Selection Bias in Insurance: Why Portfolio-Specific Fairness Fails to Extend Market-Wide
31 Pages Posted: 12 Nov 2024 Last revised: 13 Nov 2024
Date Written: November 11, 2024
Abstract
Fairness centres on people. In insurance, the scope of fairness should be the entire insured population, not solely an insurer's clients. However, each insurance company’s portfolio represents a possibly skewed subsample. Models fit to these selection-biased data do not generalise well for the broader population of insureds. Two biases stem from portfolio composition: representation bias, when large prediction errors are made on individuals from subpopulations infrequently observed, and selection bias, when underwriting and marketing skew the portfolio away from the insured population. We examine how portfolio composition affects fair premium methodologies for mitigating direct and indirect discrimination on a protected attribute. We illustrate how unfairness mitigation based on a selection-biased portfolio does not yield a fair market from the perspective of insureds. Relying on causal inference and a portfolio composition indicator, we describe the selection mechanism and determine conditions under which each bias affects various fairness-adjusted premiums. We propose a method to recover the population-wide fairness-adjusted premiums from selection-biased data, by using a (third-party provided) unbiased estimate of the prohibited attribute distribution.
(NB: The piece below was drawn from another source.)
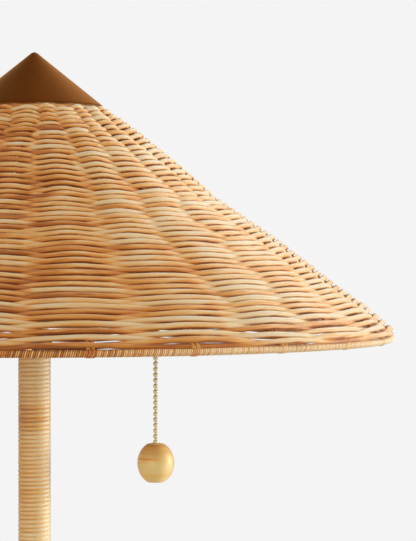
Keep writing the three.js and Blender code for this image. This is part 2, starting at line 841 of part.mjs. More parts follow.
// Woven wall: a shell that is full over the uprights and hollow on both faces between them, as
// the strands cross there. Its face has the waves of handwork, and the stake ends are below it.
function buildWeave() {
  const length = weaveTop.distanceTo(weaveFoot);
  const last = weaveSwell.length - 1;
  const outlineAt = (angle) => {
    const hollow = (weaveHollow / 2) * (1 + Math.cos(stakeCount * angle));
    const face = weaveSwell.map((swell, i) => (
      onSlope(length * (1 - i / last), weaveThickness + swell - hollow)
    ));
    return [onSlope(0, hollow), onSlope(length, hollow), ...face];
  };
  const stakes = [];
  const out = weaveThickness / 2;
  const stakeEnd = stopAtRing(rimCentre, rimThickness, out, stakeThickness);
  for (let i = 0; i < stakeCount; i += 1) {
    const angle = (2 * Math.PI * (i + 0.5)) / stakeCount;
    const from = around(onSlope(length - weaveThickness, out), angle);
    const to = around(onSlope(stakeEnd, out), angle);
    stakes.push(rod(from, to, stakeThickness / 2, beadSides));
  }
  rattan(root, 'weave', joined(shellRound(outlineAt, stakeCount * hollowSteps), ...stakes));
}

// A closed shell round Z, from the anticlockwise outline that it has at each step.
function shellRound(outlineAt, steps) {
  const positions = [];
  const index = [];
  const count = outlineAt(0).length;
  for (let k = 0; k < steps; k += 1) {
    const angle = (2 * Math.PI * k) / steps;
    for (const point of outlineAt(angle)) positions.push(...around(point, angle).toArray());
    const next = (k + 1) % steps;
    for (let j = 0; j < count; j += 1) {
      const beyond = (j + 1) % count;
      const [a, b] = [k * count + j, k * count + beyond];
      const [c, d] = [next * count + j, next * count + beyond];
      index.push(a, c, b, b, c, d);
    }
  }
  const geometry = new THREE.BufferGeometry();
  geometry.setAttribute('position', new THREE.Float32BufferAttribute(positions, 3));
  geometry.setIndex(index);
  geometry.computeVertexNormals();
  return geometry;
}

// Frame wires on the inner face, from the wound ring to the top ring.
function buildStruts() {
  const inset = -seatGap - strutThickness / 2;
  const ringFoot = topRingCentre.clone().sub(weaveInside).dot(downSlope) + topRingThickness / 2;
  const start = ringFoot + seatGap;
  const end = stopAtRing(rimCentre, rimThickness, inset, strutThickness);
  for (let i = 0; i < strutCount; i += 1) {
    const angle = (2 * Math.PI * (i + 0.5)) / strutCount;
    const from = around(onSlope(start, inset), angle);
    const to = around(onSlope(end, inset), angle);
    steel(root, `strut_${i + 1}`, rod(from, to, strutThickness / 2, wireSides));
  }
}

// Cap: spun cone with a rounded tip, and the threaded insert that clamps the shade.
function buildCap() {
  const slope = THREE.MathUtils.degToRad(capSlope);
  const apex = capBase + capLip + capRadius * Math.tan(slope);
  const tipCentre = apex - capTipRadius / Math.cos(slope);
  const innerApex = apex - capThickness / Math.cos(slope);
  const innerRadius = (innerApex - capBase) / Math.tan(slope);
  const lipInner = Math.min(innerRadius, capRadius - capThickness);
  const profile = [[0, innerApex]];
  profile.push([lipInner, innerApex - lipInner * Math.tan(slope)]);
  profile.push([lipInner, capBase], [capRadius, capBase], [capRadius, capBase + capLip]);
  for (let i = 0; i <= tipSteps; i += 1) {
    const angle = slope * (1 - i / tipSteps);
    const radius = i === tipSteps ? 0 : capTipRadius * Math.sin(angle);
    profile.push([radius, tipCentre + capTipRadius * Math.cos(angle)]);
  }
  addPiece(root, 'cap', turned(profile, wideSides), finishes.bronze);
  buildInsert(innerApex, slope);
}

function buildInsert(innerApex, slope) {
  const hole = tubeRadius + threadGap;
  const top = innerApex - insertRadius * Math.tan(slope) - seatGap / Math.cos(slope);
  const boreTop = insertBottom + insertGrip + seatGap;
  brass(root, 'cap_insert', turned([
    [0, boreTop],
    [hole, boreTop],
    [hole, insertBottom],
    [insertFlangeRadius, insertBottom],
    [insertFlangeRadius, insertBottom + insertFlangeThickness],
    [insertRadius, insertBottom + insertFlangeThickness],
    [insertRadius, top],
    [0, top],
  ], fineSides));
}

buildBase();
buildPole();
buildCluster();
buildRiser();
buildLight('right', 0);
buildLight('left', Math.PI);
buildShade();
buildCap();

export default root;
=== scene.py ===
# Rattan floor lamp: a woven cone shade with a spun metal cap, on a pole wound with rattan peel.
# The piece list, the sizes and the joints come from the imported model; this file gives the looks.
from math import cos, pi, radians, sin, tan

import bpy
import numpy as np
from mathutils import Matrix, Vector


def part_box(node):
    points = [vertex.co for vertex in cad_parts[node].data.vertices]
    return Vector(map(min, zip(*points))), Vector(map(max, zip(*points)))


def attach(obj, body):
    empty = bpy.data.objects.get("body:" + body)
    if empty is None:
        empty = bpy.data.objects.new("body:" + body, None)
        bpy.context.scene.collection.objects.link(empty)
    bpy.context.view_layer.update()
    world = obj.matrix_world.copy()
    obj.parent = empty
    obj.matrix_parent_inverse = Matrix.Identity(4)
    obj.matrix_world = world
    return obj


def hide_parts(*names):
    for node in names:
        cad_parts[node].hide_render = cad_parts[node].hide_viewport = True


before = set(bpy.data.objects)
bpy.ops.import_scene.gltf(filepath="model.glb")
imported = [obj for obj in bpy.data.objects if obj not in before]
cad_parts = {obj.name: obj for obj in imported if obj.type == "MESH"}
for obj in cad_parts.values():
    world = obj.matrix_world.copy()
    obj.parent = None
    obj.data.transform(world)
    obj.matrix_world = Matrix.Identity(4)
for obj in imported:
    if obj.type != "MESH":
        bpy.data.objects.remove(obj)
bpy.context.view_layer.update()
mm = 0.001

# Camera: level with the middle of the shade, a little to the left of what it looks at, with a
# long lens, so that the left third of the shade and the lamp below its pull chain are cut off.
lens = bpy.data.cameras.new("camera")
lens.lens = 138.41
lens.sensor_width = 36
lens.clip_end = 60
camera = bpy.data.objects.new("camera", lens)
camera.location = (0, -1.560, 1.3637)
camera.rotation_euler = (radians(89.59), 0, radians(-4.77))
bpy.context.scene.collection.objects.link(camera)
bpy.context.scene.camera = camera
bpy.context.scene.view_settings.view_transform = "Standard"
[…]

We show that this approach effectively mitigates selection bias but leads to overall premiums that are not balanced. In a limiting case, we show that portfolio-specific fairness-aware premiums can lead to a market-wide unawareness strategy: portfolio composition opens the back door to proxy discrimination.
Keywords: Actuarial fairness, causal inference, Demographic parity, discrimination, Unawareness.